Leaving a Legacy of Philanthropy

Barb Prillaman ’86 has established the first legacy endowment for NC State’s Data Science and AI Academy.

Barb Prillaman

Four years after its founding, the Data Science and AI Academy (DSA) has secured its first legacy endowment. The $100,000 planned gift will be unrestricted, giving the academy flexibility to address student needs and create new programming. What makes the gift truly special is the person who made it.

Barb Prillaman ’86 has been an engaged alumna for years, participating regularly in College of Sciences events and cross-campus functions. She serves on the College of Sciences Foundation Board of Directors and the college’s Alumni Advisory Board. She joined DSA in its second year as a lecturer, teaching a data communication course that she pitched and developed herself. 

“From our early days, [Prillaman] has been a core member of the DSA instructor community,” said Ray Levy, executive director of DSA. “Her student-centered, community-minded, active approach to teaching and learning represents core values of DSA. We are honored and delighted to receive our very first endowment from such an integral member of our team.”

Tapping Into Her Inner Teacher

Establishing an endowment for DSA was not part of Prillaman’s original estate plan. With four degrees from four different universities, she had decided to create two legacy endowments at each of her alma maters — one in her home department at each university and one benefiting each university’s libraries.

“These are places that have made me who I am,” said Prillaman. “I want to say thank you in an enduring way.” 

Prillaman’s involvement with DSA inspired her to create the additional endowment at NC State.
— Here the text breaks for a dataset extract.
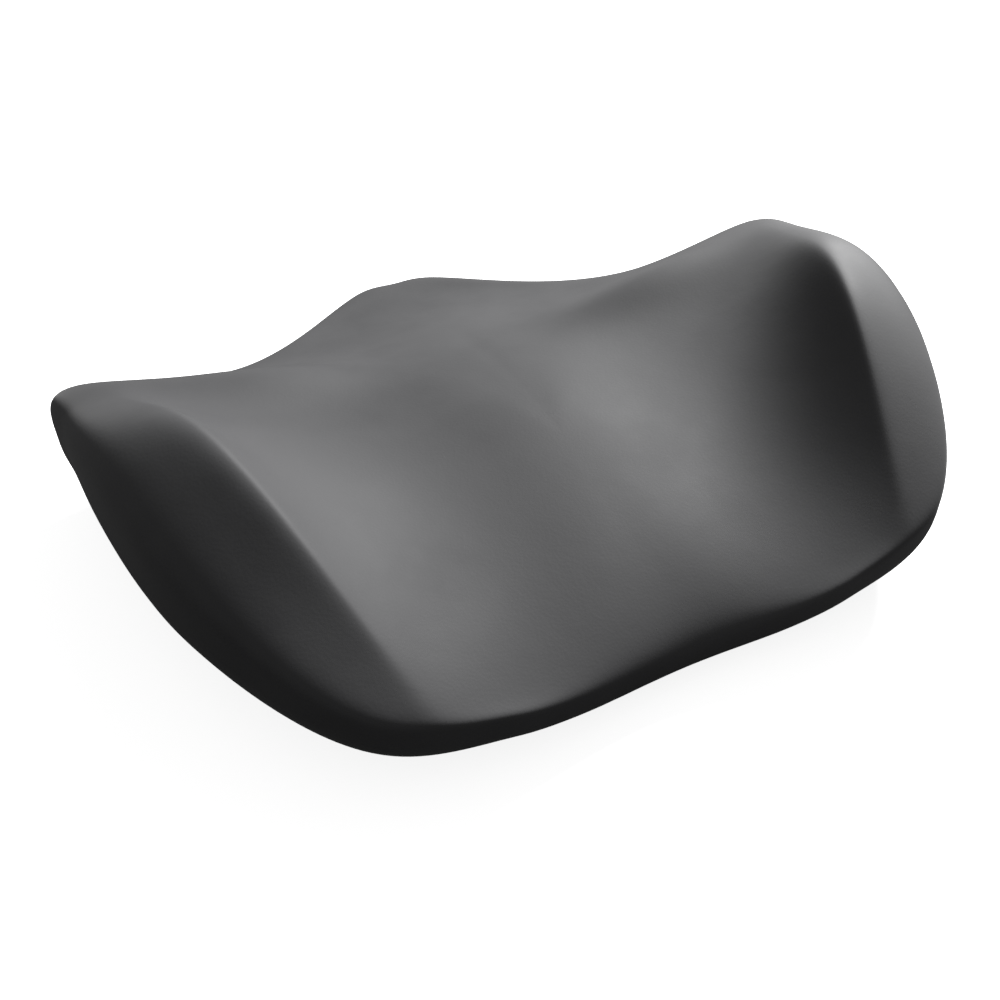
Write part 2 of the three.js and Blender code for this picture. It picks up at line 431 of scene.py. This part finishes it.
# ---------------------------------------------------------------- pieces

def middle_point(body, under=False):
    """Middle point of a body's top, or of its underside."""
    height = base_height(0.0) + body.inset if under else smooth_max(top_height(0.0, 0.0), 0.0) - body.inset
    return np.array([0.0, 0.0, float(height)])


def arris_ring(edge, side, row):
    """Ring of the rounding along an edge below: side is 1 for a piece outside the edge, -1 for one inside."""
    turn = QUARTER * row / ARRIS_ROWS
    share = edge + side * ARRIS / FRONT_REACH * (1 - math.sin(turn))
    return OUTER.base(share, lift=ARRIS * (1 - math.cos(turn)))


def skin_piece():
    """The moulded skin, closed along its inner face, with rounded edges round its opening below."""
    opening = SOLE_SHARE + GAP / FRONT_REACH
    flats = np.linspace(FLAT_SHARE, opening + ARRIS / FRONT_REACH, FLAT_ROWS)[1:]
    rings = OUTER.over_the_top(TOP_ROWS, WALL_ROWS, EDGE_ROWS)
    rings += [OUTER.base(share) for share in flats]
    rings += [arris_ring(opening, 1, row) for row in range(1, ARRIS_ROWS + 1)]
    rings.append(INNER.base(opening))
    rings += INNER.over_the_top(**INNER_ROWS)[::-1]
    return closed_surface("skin_fine", middle_point(OUTER), rings, middle_point(INNER))


def sole_piece():
    """The panel that closes the skin below, with its outer edge rounded."""
    inner, outer = SOLE_ROWS["inner"], SOLE_ROWS["outer"]
    flat_end = SOLE_SHARE - ARRIS / FRONT_REACH
    rings = [INNER.base(SOLE_SHARE * step / inner) for step in range(1, inner + 1)]
    rings += [arris_ring(SOLE_SHARE, -1, row) for row in range(ARRIS_ROWS, 0, -1)]
    rings += [OUTER.base(flat_end * step / outer) for step in range(outer, 0, -1)]
    start = middle_point(INNER, under=True)
    end = middle_point(OUTER, under=True)
    return closed_surface("sole_fine", start, rings, end)


SKIN_PIECES = {"moulded_skin": skin_piece, "sole_panel": sole_piece}
skin_look = skin_material()
foam_look = foam_material()

for node, build in SKIN_PIECES.items():
    piece = build()
    piece.data.materials.append(skin_look)
    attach(piece, "root")
    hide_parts(node)

# The plies keep their CAD shape, and only get their material.
for node, item in frame["nodes"].items():
    if node not in SKIN_PIECES:
        item.data.materials.clear()
        item.data.materials.append(foam_look)


# ---------------------------------------------------------------- floor, light and camera

def floor_material():
    """Pale to the camera with a light soft shadow, and dim to the object, so that its flanks stay dark."""
    material = new_material("pale_floor")
    tree = material.node_tree
    place = add(tree, "ShaderNodeTexCoord").outputs["Object"]
    seen = add(tree, "ShaderNodeBsdfPrincipled")
    darker, lighter = ((tone,) * 3 for tone in FLOOR_TONES)
    colour = blend_colours(tree, noise(tree, place, FLOOR_PATCH), darker, lighter)
    link(tree, colour, seen.inputs["Base Color"])
    seen.inputs["Roughness"].default_value = 0.8
    seen.inputs["Emission Color"].default_value = (1, 1, 1, 1)
    seen.inputs["Emission Strength"].default_value = FLOOR_GLOW
    bounce = add(tree, "ShaderNodeBsdfDiffuse")
    bounce.inputs["Color"].default_value = (FLOOR_BOUNCE, FLOOR_BOUNCE, FLOOR_BOUNCE, 1)
    choice = add(tree, "ShaderNodeMixShader")
    link(tree, add(tree, "ShaderNodeLightPath").outputs["Is Camera Ray"], choice.inputs[0])
    link(tree, bounce.outputs["BSDF"], choice.inputs[1])
    link(tree, seen.outputs["BSDF"], choice.inputs[2])
    output = add(tree, "ShaderNodeOutputMaterial")
    link(tree, choice.outputs["Shader"], output.inputs["Surface"])
    return material


def floor():
    """A wide pale floor under the object."""
    mesh = bpy.data.meshes.new("floor")
    grid = bmesh.new()
    bmesh.ops.create_grid(grid, x_segments=2, y_segments=2, size=FLOOR_WIDTHS * SIZE.x)
    grid.to_mesh(mesh)
    grid.free()
    item = bpy.data.objects.new("floor", mesh)
    item.location.z = LOW.z - FLOOR_DROP
    bpy.context.scene.collection.objects.link(item)
    mesh.materials.append(floor_material())


def towards(azimuth, elevation):
    """Unit vector from the object to a point seen at this azimuth and elevation, in degrees."""
    a = math.radians(azimuth)
    e = math.radians(elevation)
    return Vector((math.sin(a) * math.cos(e), -math.cos(a) * math.cos(e), math.sin(e)))


def lamp(name, azimuth, elevation, distance, size, power):
    """A round soft light that looks at the middle of the object."""
    light = bpy.data.lights.new(name, "AREA")
    light.shape = "DISK"
    light.size = size
    light.energy = power
    item = bpy.data.objects.new(name, light)
    item.location = MIDDLE + towards(azimuth, elevation) * distance
    item.rotation_euler = (MIDDLE - item.location).to_track_quat("-Z", "Y").to_euler()
    bpy.context.scene.collection.objects.link(item)


def camera():
    """The camera of the picture, at the angle and distance that the object was seen from."""
    data = bpy.data.cameras.new("camera")
    data.lens = CAMERA_LENS
    data.sensor_width = CAMERA_SENSOR
    data.shift_x, data.shift_y = CAMERA_SHIFT
    item = bpy.data.objects.new("camera", data)
    back = towards(CAMERA_AZIMUTH, CAMERA_ELEVATION)
    item.location = AIM + back * CAMERA_DISTANCE
    roll = Quaternion((0, 0, 1), math.radians(CAMERA_ROLL))
    item.rotation_euler = (back.to_track_quat("Z", "Y") @ roll).to_euler()
    bpy.context.scene.collection.objects.link(item)
    bpy.context.scene.camera = item


def world():
    """An even sky: dim as a light, and as pale as the floor where the camera sees it."""
    scene = bpy.context.scene
    scene.world = scene.world or bpy.data.worlds.new("world")
    scene.world.use_nodes = True
    tree = scene.world.node_tree
    tree.nodes.clear()
    sky = add(tree, "ShaderNodeBackground")
    sky.inputs["Color"].default_value = (1, 1, 1, 1)
    seen = add(tree, "ShaderNodeLightPath").outputs["Is Camera Ray"]
    link(tree, span(tree, seen, 0.0, 1.0, SKY, 1.0), sky.inputs["Strength"])
    output = add(tree, "ShaderNodeOutputWorld")
    link(tree, sky.outputs["Background"], output.inputs["Surface"])


floor()
world()
lamp("key", **KEY)
camera()
bpy.context.scene.view_settings.view_transform = "Standard"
She first learned of the academy at a College of Sciences Alumni Advisory Board meeting. 

“My ears perked up,” Prillaman said. “I got in touch with [Levy] and pitched an idea for a course in teaching students how to communicate their work in an accessible way.”  

She had no prior teaching experience when she joined DSA in 2022, enlisting the help of a teacher friend to develop the curriculum for her data communication course. During the process, she discovered she had more teaching skills than she thought.

Barb and Patti Prillaman
Barb Prillaman and her late sister, Patti.
Patti Prillaman with a cat, Caroline
Patti Prillaman. Photos courtesy of Barb Prillaman.

“I realized that my ability to teach and explain comes from growing up with a sister who was neurodiverse,” Prillaman said. “Patti was two years older than me, but we learned together. Developmentally, I passed her at some point, but I was always there teaching and explaining things to her and never realizing that I was doing it.”

This awareness influenced Prillaman’s teaching approach. She reminds her students they already have science and communication skills — she’s merely showing them how to convey their work in plain language. 

Prillaman’s teaching journey at NC State, which began 40 years to the week after she took her first class at the university, has been a full-circle moment of learning unexpected things about herself. She came from high school as an artistically inclined student, never imagining she’d graduate with a STEM degree. Along the way, she developed a love of math and found that statistics allowed her to combine her creative side with her analytical side.  

“NC State provided me with the foundation for my career as a statistician,” Prillaman said. “The science, analytical and communication skills I learned here set me up for graduate school.”

As part of her original estate plan, she had already established endowments in the Department of Statistics and in the NC State University Libraries.

“I realized I had these other pieces covered, but one area that’s become very important to me was missing,” Prillaman said. “So it was a sense of symmetry and completion that inspired the DSA endowment.”

Supporting Those Who Support Students

All nine of Prillaman’s endowments were created with the intention of supporting the people who support students.

“Faculty and staff all work incredibly hard behind the scenes and don’t get nearly enough recognition,” Prillaman said. “These endowments give me an opportunity to publicly be a cheerleader for them. It’s ironic that as a lecturer, I’ve become one of them myself.”

She hopes that her legacy endowment will one day give DSA the means to hire more staff, teach more subjects and expand the curriculum. 

“The DSA staff does an amazing job with what they have, but I would like for them to have more,” Prillaman said. “I would like for them to be able to build bigger and realize some of the dreams they have.”